REQUEST ->
Word for word, restate the lines from the start of the data below through the line containing "points, np.vstack(self.faces)), np.vstack(self.hair)".

________________________________________

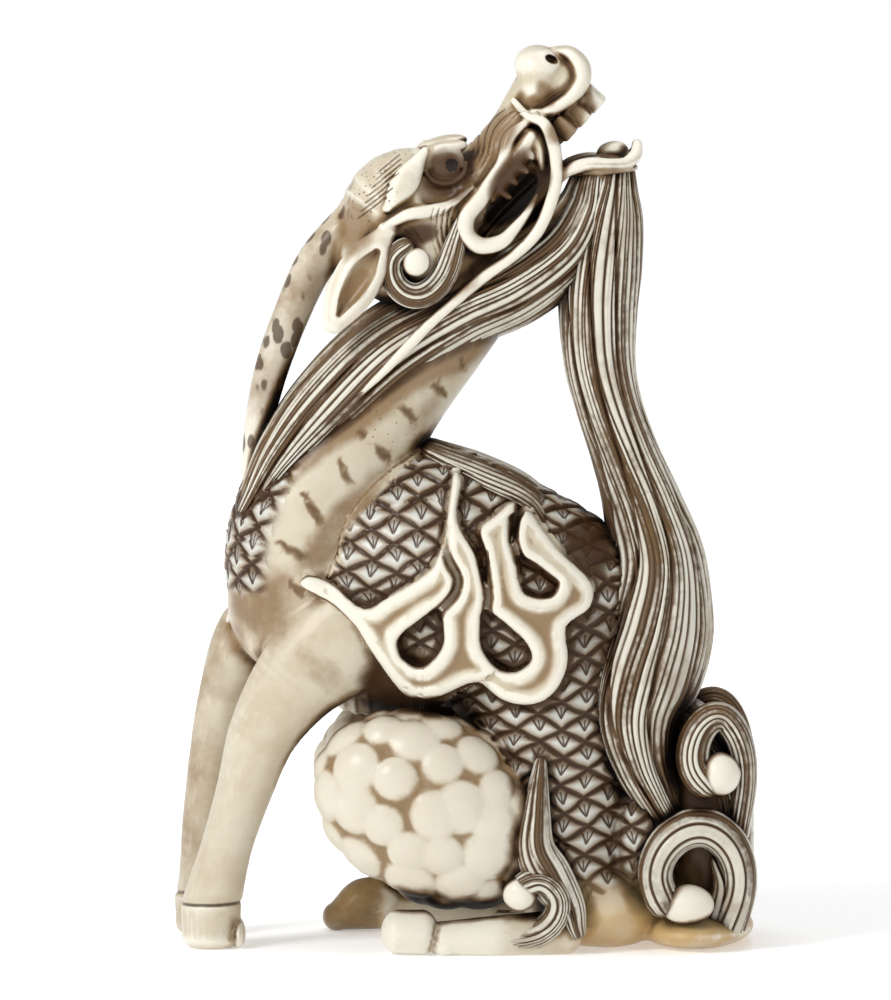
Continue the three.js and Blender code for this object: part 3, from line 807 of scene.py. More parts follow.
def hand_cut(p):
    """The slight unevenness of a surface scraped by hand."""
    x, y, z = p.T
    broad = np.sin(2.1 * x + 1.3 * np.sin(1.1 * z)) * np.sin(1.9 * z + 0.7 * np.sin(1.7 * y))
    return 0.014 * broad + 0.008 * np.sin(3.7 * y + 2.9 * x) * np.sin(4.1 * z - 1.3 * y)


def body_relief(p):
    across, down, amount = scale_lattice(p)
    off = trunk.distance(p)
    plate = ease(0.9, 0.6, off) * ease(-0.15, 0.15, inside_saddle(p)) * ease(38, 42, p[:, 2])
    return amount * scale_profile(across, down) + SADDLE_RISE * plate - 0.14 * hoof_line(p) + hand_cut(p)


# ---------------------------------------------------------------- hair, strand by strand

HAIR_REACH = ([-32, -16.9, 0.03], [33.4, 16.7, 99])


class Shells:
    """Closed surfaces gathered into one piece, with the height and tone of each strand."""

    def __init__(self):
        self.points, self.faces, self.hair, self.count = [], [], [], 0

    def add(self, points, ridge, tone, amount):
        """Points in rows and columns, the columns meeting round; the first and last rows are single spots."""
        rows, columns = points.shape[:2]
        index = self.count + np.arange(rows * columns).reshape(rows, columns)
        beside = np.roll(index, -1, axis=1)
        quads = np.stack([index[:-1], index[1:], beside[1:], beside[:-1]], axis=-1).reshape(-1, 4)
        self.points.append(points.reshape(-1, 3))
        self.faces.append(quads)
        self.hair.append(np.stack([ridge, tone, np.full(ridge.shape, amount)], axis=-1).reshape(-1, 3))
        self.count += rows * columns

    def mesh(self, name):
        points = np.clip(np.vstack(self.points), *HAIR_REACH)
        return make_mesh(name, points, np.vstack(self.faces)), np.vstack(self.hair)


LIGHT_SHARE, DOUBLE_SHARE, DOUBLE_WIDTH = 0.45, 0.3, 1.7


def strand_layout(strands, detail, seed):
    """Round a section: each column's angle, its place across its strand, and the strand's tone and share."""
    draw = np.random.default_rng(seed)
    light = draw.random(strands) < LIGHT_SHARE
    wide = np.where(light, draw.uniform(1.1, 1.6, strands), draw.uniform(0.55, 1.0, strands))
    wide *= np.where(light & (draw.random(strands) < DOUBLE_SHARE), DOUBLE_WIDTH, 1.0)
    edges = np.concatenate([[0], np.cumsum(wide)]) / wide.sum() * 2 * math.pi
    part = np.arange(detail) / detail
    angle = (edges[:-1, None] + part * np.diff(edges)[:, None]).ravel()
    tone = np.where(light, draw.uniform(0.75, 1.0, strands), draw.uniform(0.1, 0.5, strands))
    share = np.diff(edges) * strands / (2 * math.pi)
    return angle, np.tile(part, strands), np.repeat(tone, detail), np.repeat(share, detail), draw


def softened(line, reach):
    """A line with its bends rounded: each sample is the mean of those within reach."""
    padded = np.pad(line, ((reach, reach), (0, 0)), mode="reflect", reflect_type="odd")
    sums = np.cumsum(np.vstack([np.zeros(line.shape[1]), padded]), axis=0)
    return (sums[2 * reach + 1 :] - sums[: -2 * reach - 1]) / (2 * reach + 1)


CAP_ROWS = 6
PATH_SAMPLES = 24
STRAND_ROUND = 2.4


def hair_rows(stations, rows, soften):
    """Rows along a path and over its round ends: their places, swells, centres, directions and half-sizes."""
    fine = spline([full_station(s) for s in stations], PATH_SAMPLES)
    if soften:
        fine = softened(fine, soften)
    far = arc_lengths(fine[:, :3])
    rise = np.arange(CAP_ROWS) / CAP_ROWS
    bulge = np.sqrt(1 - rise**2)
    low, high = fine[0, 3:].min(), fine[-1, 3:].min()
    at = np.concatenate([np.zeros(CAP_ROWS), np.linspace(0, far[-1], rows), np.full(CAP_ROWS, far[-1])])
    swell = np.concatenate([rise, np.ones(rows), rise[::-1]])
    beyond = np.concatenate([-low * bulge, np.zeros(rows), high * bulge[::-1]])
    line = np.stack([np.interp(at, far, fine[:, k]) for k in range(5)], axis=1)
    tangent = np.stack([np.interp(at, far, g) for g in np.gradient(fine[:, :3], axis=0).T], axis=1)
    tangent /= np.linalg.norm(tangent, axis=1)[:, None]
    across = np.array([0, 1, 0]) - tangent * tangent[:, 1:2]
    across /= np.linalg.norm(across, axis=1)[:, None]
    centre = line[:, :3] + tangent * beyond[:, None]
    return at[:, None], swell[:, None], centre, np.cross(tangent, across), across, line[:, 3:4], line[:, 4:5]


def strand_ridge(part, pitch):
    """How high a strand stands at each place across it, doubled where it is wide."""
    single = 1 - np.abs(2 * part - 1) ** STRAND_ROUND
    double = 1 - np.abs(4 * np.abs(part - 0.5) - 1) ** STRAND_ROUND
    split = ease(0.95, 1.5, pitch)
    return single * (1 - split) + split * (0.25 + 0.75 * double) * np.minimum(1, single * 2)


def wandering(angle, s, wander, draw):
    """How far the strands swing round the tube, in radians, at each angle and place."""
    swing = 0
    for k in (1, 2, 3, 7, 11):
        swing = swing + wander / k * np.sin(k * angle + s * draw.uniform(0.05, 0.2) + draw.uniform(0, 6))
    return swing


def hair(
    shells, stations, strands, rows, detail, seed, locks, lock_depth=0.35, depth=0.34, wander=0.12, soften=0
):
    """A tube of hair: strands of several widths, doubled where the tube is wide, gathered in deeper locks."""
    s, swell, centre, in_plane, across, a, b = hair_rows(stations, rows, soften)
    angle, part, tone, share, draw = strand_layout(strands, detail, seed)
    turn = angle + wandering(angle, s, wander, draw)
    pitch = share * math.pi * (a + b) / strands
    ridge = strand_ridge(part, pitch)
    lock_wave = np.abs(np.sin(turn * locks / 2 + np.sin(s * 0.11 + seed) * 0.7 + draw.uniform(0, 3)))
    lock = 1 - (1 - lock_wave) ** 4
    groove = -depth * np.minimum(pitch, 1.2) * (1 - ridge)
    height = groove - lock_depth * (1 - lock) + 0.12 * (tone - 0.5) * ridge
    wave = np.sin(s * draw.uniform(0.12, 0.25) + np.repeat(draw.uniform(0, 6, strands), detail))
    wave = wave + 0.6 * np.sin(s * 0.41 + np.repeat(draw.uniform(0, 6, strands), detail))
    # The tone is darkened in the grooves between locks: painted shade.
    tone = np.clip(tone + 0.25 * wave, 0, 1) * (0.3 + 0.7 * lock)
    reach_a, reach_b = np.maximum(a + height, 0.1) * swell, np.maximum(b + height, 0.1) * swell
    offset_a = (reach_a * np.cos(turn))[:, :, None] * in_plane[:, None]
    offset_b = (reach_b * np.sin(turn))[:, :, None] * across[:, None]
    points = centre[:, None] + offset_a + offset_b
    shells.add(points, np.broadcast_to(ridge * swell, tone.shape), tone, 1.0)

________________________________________

SOLVED EXERCISE ->
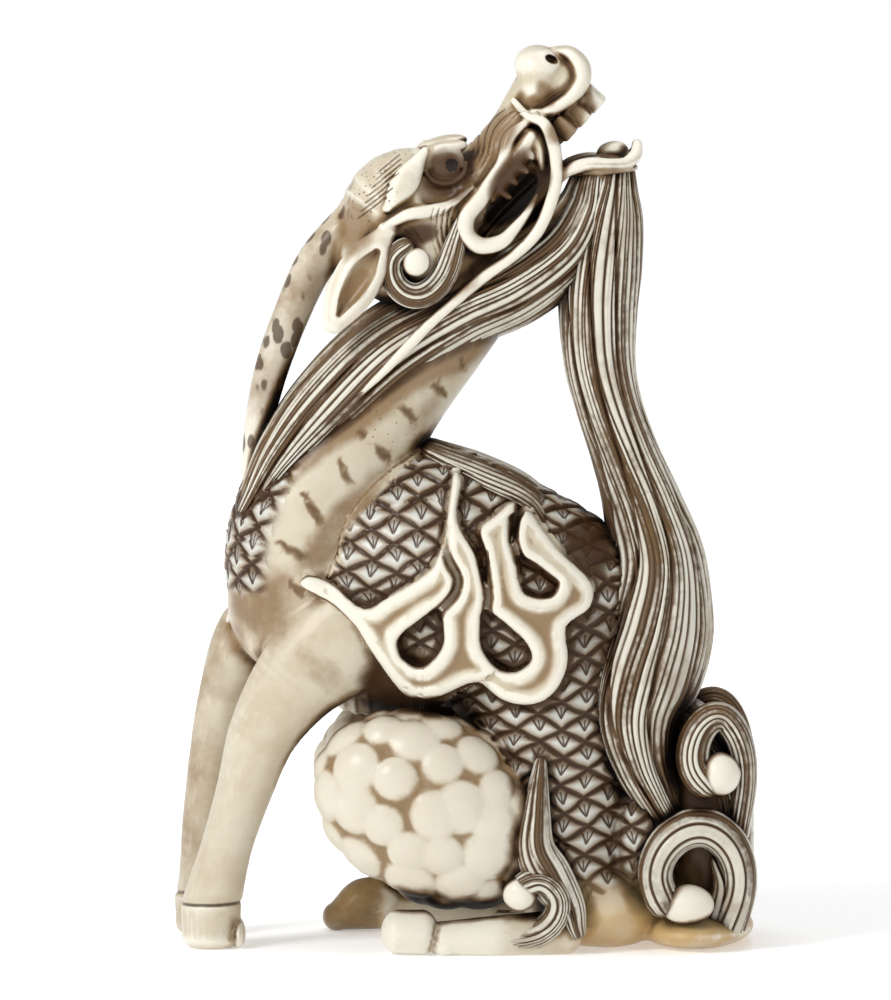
Continue the three.js and Blender code for this object: part 3, from line 807 of scene.py. More parts follow.
def hand_cut(p):
    """The slight unevenness of a surface scraped by hand."""
    x, y, z = p.T
    broad = np.sin(2.1 * x + 1.3 * np.sin(1.1 * z)) * np.sin(1.9 * z + 0.7 * np.sin(1.7 * y))
    return 0.014 * broad + 0.008 * np.sin(3.7 * y + 2.9 * x) * np.sin(4.1 * z - 1.3 * y)


def body_relief(p):
    across, down, amount = scale_lattice(p)
    off = trunk.distance(p)
    plate = ease(0.9, 0.6, off) * ease(-0.15, 0.15, inside_saddle(p)) * ease(38, 42, p[:, 2])
    return amount * scale_profile(across, down) + SADDLE_RISE * plate - 0.14 * hoof_line(p) + hand_cut(p)


# ---------------------------------------------------------------- hair, strand by strand

HAIR_REACH = ([-32, -16.9, 0.03], [33.4, 16.7, 99])


class Shells:
    """Closed surfaces gathered into one piece, with the height and tone of each strand."""

    def __init__(self):
        self.points, self.faces, self.hair, self.count = [], [], [], 0

    def add(self, points, ridge, tone, amount):
        """Points in rows and columns, the columns meeting round; the first and last rows are single spots."""
        rows, columns = points.shape[:2]
        index = self.count + np.arange(rows * columns).reshape(rows, columns)
        beside = np.roll(index, -1, axis=1)
        quads = np.stack([index[:-1], index[1:], beside[1:], beside[:-1]], axis=-1).reshape(-1, 4)
        self.points.append(points.reshape(-1, 3))
        self.faces.append(quads)
        self.hair.append(np.stack([ridge, tone, np.full(ridge.shape, amount)], axis=-1).reshape(-1, 3))
        self.count += rows * columns

    def mesh(self, name):
        points = np.clip(np.vstack(self.points), *HAIR_REACH)
        return make_mesh(name, points, np.vstack(self.faces)), np.vstack(self.hair)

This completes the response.